■ Exercise brief: In the data below, find each line containing the string "copy" and return it.
-=-=-=-=-
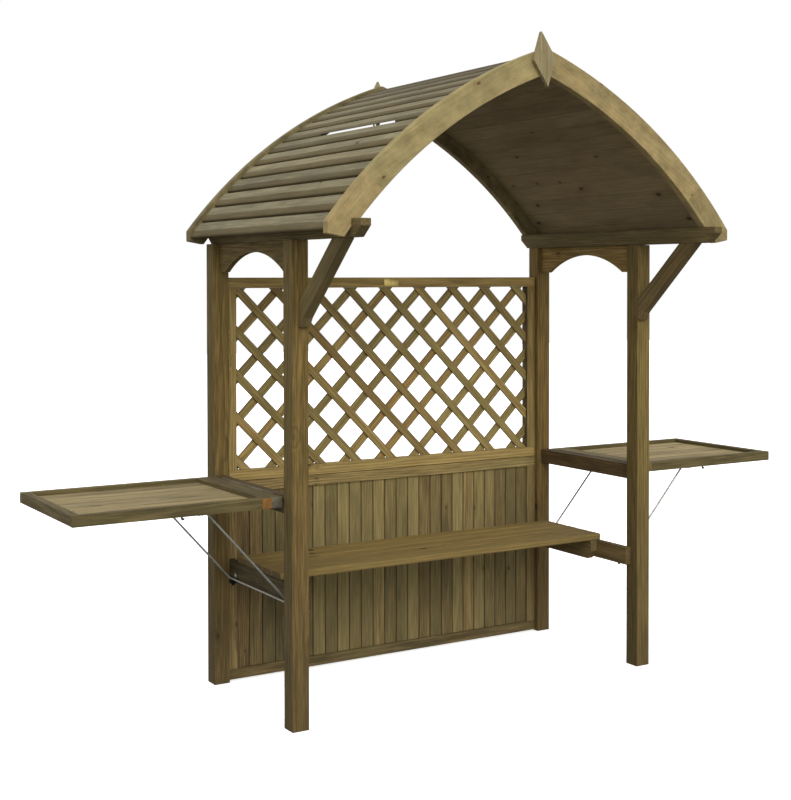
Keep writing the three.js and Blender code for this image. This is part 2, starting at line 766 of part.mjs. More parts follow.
// A rod's centre line with round bends, whose stations stand only where it bends.
class BentPath extends THREE.Curve {
  constructor(corners, bendRadius) {
    super();
    this.stations = [];
    const last = corners.length - 1;
    corners.forEach((corner, index) => {
      if (index === 0 || index === last) {
        const neighbour = index === 0 ? corners[1] : corners[last - 1];
        const sense = index === 0 ? 1 : -1;
        const tangent = neighbour.clone().sub(corner).multiplyScalar(sense).normalize();
        this.stations.push({ point: corner, tangent });
        return;
      }
      const incoming = corner.clone().sub(corners[index - 1]).normalize();
      const outgoing = corners[index + 1].clone().sub(corner).normalize();
      const turn = incoming.angleTo(outgoing);
      const setBack = bendRadius * Math.tan(turn / 2);
      const start = corner.clone().addScaledVector(incoming, -setBack);
      const inward = outgoing.clone().addScaledVector(incoming, -Math.cos(turn)).normalize();
      const centre = start.clone().addScaledVector(inward, bendRadius);
      for (let step = 0; step <= bendSteps; step += 1) {
        const angle = (turn * step) / bendSteps;
        const point = centre.clone()
          .addScaledVector(inward, -bendRadius * Math.cos(angle))
          .addScaledVector(incoming, bendRadius * Math.sin(angle));
        const tangent = incoming.clone().multiplyScalar(Math.cos(angle))
          .addScaledVector(inward, Math.sin(angle));
        this.stations.push({ point, tangent });
      }
    });
  }

  station(share) {
    return this.stations[Math.round(share * (this.stations.length - 1))];
  }

  getPoint(share, target = new THREE.Vector3()) {
    return target.copy(this.station(share).point);
  }

  getPointAt(share, target) {
    return this.getPoint(share, target);
  }

  getTangentAt(share, target = new THREE.Vector3()) {
    return target.copy(this.station(share).tangent);
  }
}

function bentRod(corners, bendRadius, wireRadius, sides) {
  const path = new BentPath(corners, bendRadius);
  const section = Array.from({ length: sides }, (_, index) => {
    const angle = (index / sides) * 2 * Math.PI;
    return new THREE.Vector2(Math.cos(angle), Math.sin(angle)).multiplyScalar(wireRadius);
  });
  const steps = path.stations.length - 1;
  return new THREE.ExtrudeGeometry(new THREE.Shape(section), { extrudePath: path, steps });
}

// A stay from its two pins in the end rails down to its bar in the clips on the seat rail.
function stayGeometry(side) {
  const tipY = endRailInnerY + stayPinLength;
  const barX = side * (stayBarX - stayPivotX);
  const barZ = stayBarZ - stayPivotZ;
  const corners = [
    new THREE.Vector3(0, -tipY, 0),
    new THREE.Vector3(0, -stayArmY, 0),
    new THREE.Vector3(barX, -stayArmY, barZ),
    new THREE.Vector3(barX, stayArmY, barZ),
    new THREE.Vector3(0, stayArmY, 0),
    new THREE.Vector3(0, tipY, 0),
  ];
  return bentRod(corners, stayBend, stayRadius, roundSides);
}

// A small cup hook, screwed up into the front rail.
function hookGeometry() {
  const halfSpan = hookSpan / 2;
  const corners = [
    new THREE.Vector3(0, 0, -hookCollarHeight + fuseDepth),
    new THREE.Vector3(0, 0, -hookDrop),
    new THREE.Vector3(hookSpan, 0, -hookDrop),
    new THREE.Vector3(hookSpan, 0, -hookDrop + hookTip),
  ];
  const wire = bentRod(corners, halfSpan - fuseDepth, hookWire, 8);
  const collar = new THREE.CylinderGeometry(hookCollar, hookCollar, hookCollarHeight, roundSides)
    .rotateX(Math.PI / 2)
    .translate(0, 0, -hookCollarHeight / 2);
  return join([wire, collar]);
}

function buildTable(sideWord, side) {
  const crossRail = block(
    [side * crossRailInnerX, side * crossRailOuterX],
    [-postInnerY, postInnerY],
    [tableHeight - crossRailHeight, tableHeight],
  );
  addPiece(`cross_rail_${sideWord}`, crossRail, finishes.rail);
  const fixedLeaf = addPiece(`hinge_fixed_leaf_${sideWord}`, fixedLeafGeometry(side), finishes.zinc);
  fixedLeaf.position.set(side * hingeX, 0, hingeZ);

  const table = new THREE.Group();
  table.position.set(side * hingeX, 0, hingeZ);
  arbour.add(table);
  const halfTable = tableHalfDepth;
  const heightSpan = [frameBottom, frameTop];
  const inner = block([side * memberStart, side * memberEnd], [-halfTable, halfTable], heightSpan);
  const outer = block(
    [side * outerRailStart, side * tableEnd],
    [-endRailInnerY, endRailInnerY],
    heightSpan,
  );
  const plateStart = memberStart + endPlateInset;
  const plate = block(
    [side * plateStart, side * (plateStart + endPlateWidth)],
    [-halfTable - endPlateThickness, -halfTable],
    [frameBottom + endPlateMargin, frameTop - endPlateMargin],
  );
  addPiece(`hinge_moving_leaf_${sideWord}`, movingLeafGeometry(side), finishes.zinc, table);
  addPiece(`table_inner_member_${sideWord}`, inner, finishes.table, table);
  addPiece(`table_front_rail_${sideWord}`, endRailGeometry(side, -1), finishes.table, table);
  addPiece(`table_back_rail_${sideWord}`, endRailGeometry(side, 1), finishes.table, table);
  addPiece(`table_outer_rail_${sideWord}`, outer, finishes.table, table);
  addPiece(`table_deck_${sideWord}`, deckGeometry(side), finishes.table, table);
  addPiece(`table_end_plate_${sideWord}`, plate, finishes.zinc, table);
  const hook = addPiece(`table_hook_${sideWord}`, hookGeometry(), finishes.black, table);
  hook.position.set(side * hookReach, -halfTable + endRailWidth / 2, frameBottom);
  const stay = addPiece(`table_stay_${sideWord}`, stayGeometry(side), finishes.zinc, table);
  stay.position.set(side * stayPivotReach, 0, pivotDrop);
}

buildPosts();
buildRoof();
buildFinials();
buildBack();
buildSeat();
buildTable('left', -1);
buildTable('right', 1);

// The origin lies on the ground under the middle of the whole, from the beams' front ends to the
// back of the back finial.
arbour.position.y = -(beamFrontY + bargeBackY + finialThickness) / 2;

export default arbour;
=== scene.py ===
import json
import math
import random

import bmesh
import bpy
from mathutils import Matrix, Vector

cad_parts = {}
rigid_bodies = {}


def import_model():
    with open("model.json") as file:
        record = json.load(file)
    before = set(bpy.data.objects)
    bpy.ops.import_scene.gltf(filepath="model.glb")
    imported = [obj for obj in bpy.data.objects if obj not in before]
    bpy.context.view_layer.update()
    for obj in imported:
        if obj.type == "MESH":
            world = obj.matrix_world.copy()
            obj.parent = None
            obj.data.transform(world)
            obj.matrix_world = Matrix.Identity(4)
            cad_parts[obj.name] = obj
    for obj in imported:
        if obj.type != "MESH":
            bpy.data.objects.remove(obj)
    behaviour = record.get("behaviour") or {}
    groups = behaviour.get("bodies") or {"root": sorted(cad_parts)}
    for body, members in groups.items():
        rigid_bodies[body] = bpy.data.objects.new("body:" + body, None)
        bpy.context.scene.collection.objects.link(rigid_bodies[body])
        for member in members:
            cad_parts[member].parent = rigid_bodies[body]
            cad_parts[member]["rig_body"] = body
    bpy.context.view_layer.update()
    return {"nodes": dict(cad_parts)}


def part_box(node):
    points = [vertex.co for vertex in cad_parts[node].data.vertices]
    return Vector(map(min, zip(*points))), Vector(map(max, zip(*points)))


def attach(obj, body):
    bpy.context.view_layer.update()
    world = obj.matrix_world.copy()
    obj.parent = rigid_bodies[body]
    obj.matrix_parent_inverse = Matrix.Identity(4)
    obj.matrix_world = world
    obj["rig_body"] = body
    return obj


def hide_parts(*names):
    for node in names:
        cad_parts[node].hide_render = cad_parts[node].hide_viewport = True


# Arbour seat of pressure-treated softwood. Metres: X across the seat, Y to the back, Z up.
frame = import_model()
chance = random.Random(41)

axisX = Vector((1, 0, 0))
axisY = Vector((0, 1, 0))
axisZ = Vector((0, 0, 1))
sides = {"left": -1, "right": 1}
middleY = 0.165  # the middle of the four posts
stayArm = 0.236  # from there to a table stay's side rods
planedEase = 0.0016  # the eased edge of an ordinary board


def toLinear(hexText):
    shares = [int(hexText[place:place + 2], 16) / 255 for place in (1, 3, 5)]
    return [share / 12.92 if share <= 0.04045 else ((share + 0.055) / 1.055) ** 2.4
            for share in shares] + [1]


def addNode(tree, kind, inputs=None, **settings):
    node = tree.nodes.new("ShaderNode" + kind)
    for name, value in settings.items():
        setattr(node, name, value)
    for key, value in (inputs or {}).items():
        socket = node.inputs[key]
        if isinstance(value, bpy.types.NodeSocket):
            tree.links.new(value, socket)
        else:
            socket.default_value = value
    return node


# The nodes that come most often, each giving back its result
def calculate(tree, operation, *values, **settings):
    return addNode(tree, "Math", dict(enumerate(values)), operation=operation,
                   **settings).outputs[0]


def spread(tree, value, start, stop, low=0, high=1, **settings):
    return addNode(tree, "MapRange", {"Value": value, 1: start, 2: stop, 3: low, 4: high},
                   **settings).outputs[0]


def blend(tree, share, first, second):
    return addNode(tree, "Mix", {0: share, 6: first, 7: second}, data_type="RGBA").outputs[2]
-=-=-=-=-
■ Result of the task:
    return target.copy(this.station(share).point);
    return target.copy(this.station(share).tangent);
            world = obj.matrix_world.copy()
    world = obj.matrix_world.copy()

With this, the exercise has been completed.